+++ Supplied material

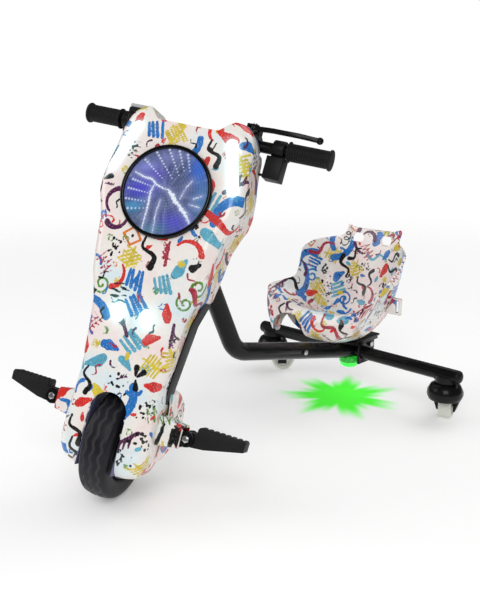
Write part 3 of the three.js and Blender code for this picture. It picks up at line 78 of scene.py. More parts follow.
def cleanMesh(obj, distance=1e-6):
    pick(obj)
    bpy.ops.object.mode_set(mode="EDIT")
    bpy.ops.mesh.select_all(action="SELECT")
    bpy.ops.mesh.remove_doubles(threshold=distance)
    bpy.ops.mesh.normals_make_consistent(inside=False)
    bpy.ops.object.mode_set(mode="OBJECT")


def meshPoints(obj):
    flat = np.zeros(len(obj.data.vertices) * 3)
    obj.data.vertices.foreach_get("co", flat)
    return flat.reshape(-1, 3)


def setPoints(obj, points):
    obj.data.vertices.foreach_set("co", np.asarray(points, float).ravel())
    obj.data.update()


def layValues(obj, name, values):
    attribute = obj.data.attributes.new(name, "FLOAT", "POINT")
    attribute.data.foreach_set("value", values.astype(np.float32))


def bakePlace(obj, place=Matrix.Identity(4)):
    bpy.context.view_layer.update()
    obj.data.transform(place @ obj.matrix_world)
    obj.matrix_world = Matrix.Identity(4)


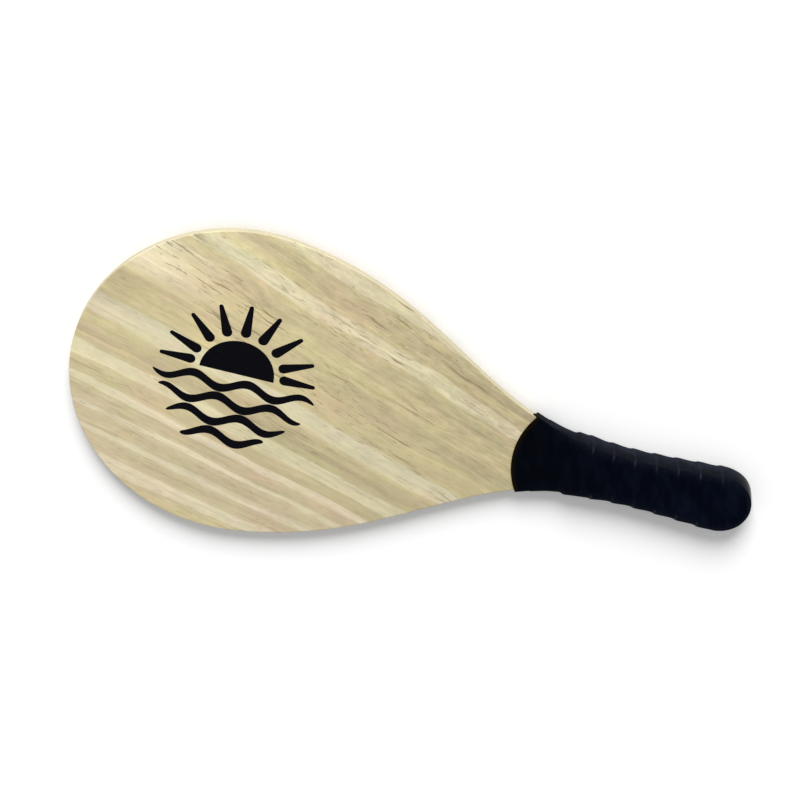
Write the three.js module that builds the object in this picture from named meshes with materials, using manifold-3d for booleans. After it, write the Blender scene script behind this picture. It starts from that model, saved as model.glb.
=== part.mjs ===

++++++

Problem to work on:
Quote the entire listing above exactly.

Expected answer:
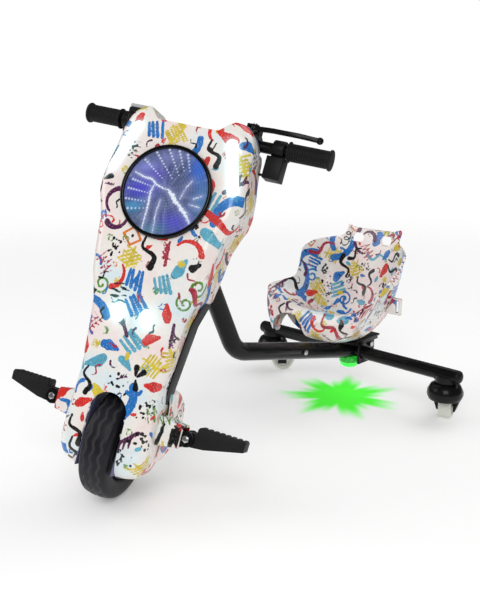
Write part 3 of the three.js and Blender code for this picture. It picks up at line 78 of scene.py. More parts follow.
def cleanMesh(obj, distance=1e-6):
    pick(obj)
    bpy.ops.object.mode_set(mode="EDIT")
    bpy.ops.mesh.select_all(action="SELECT")
    bpy.ops.mesh.remove_doubles(threshold=distance)
    bpy.ops.mesh.normals_make_consistent(inside=False)
    bpy.ops.object.mode_set(mode="OBJECT")


def meshPoints(obj):
    flat = np.zeros(len(obj.data.vertices) * 3)
    obj.data.vertices.foreach_get("co", flat)
    return flat.reshape(-1, 3)


def setPoints(obj, points):
    obj.data.vertices.foreach_set("co", np.asarray(points, float).ravel())
    obj.data.update()


def layValues(obj, name, values):
    attribute = obj.data.attributes.new(name, "FLOAT", "POINT")
    attribute.data.foreach_set("value", values.astype(np.float32))


def bakePlace(obj, place=Matrix.Identity(4)):
    bpy.context.view_layer.update()
    obj.data.transform(place @ obj.matrix_world)
    obj.matrix_world = Matrix.Identity(4)


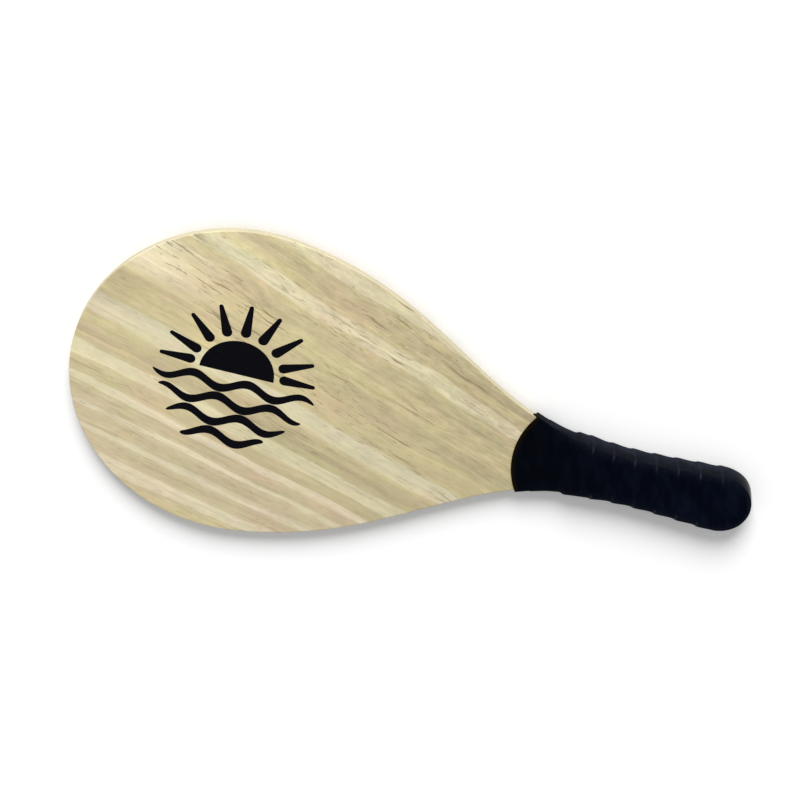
Write the three.js module that builds the object in this picture from named meshes with materials, using manifold-3d for booleans. After it, write the Blender scene script behind this picture. It starts from that model, saved as model.glb.
=== part.mjs ===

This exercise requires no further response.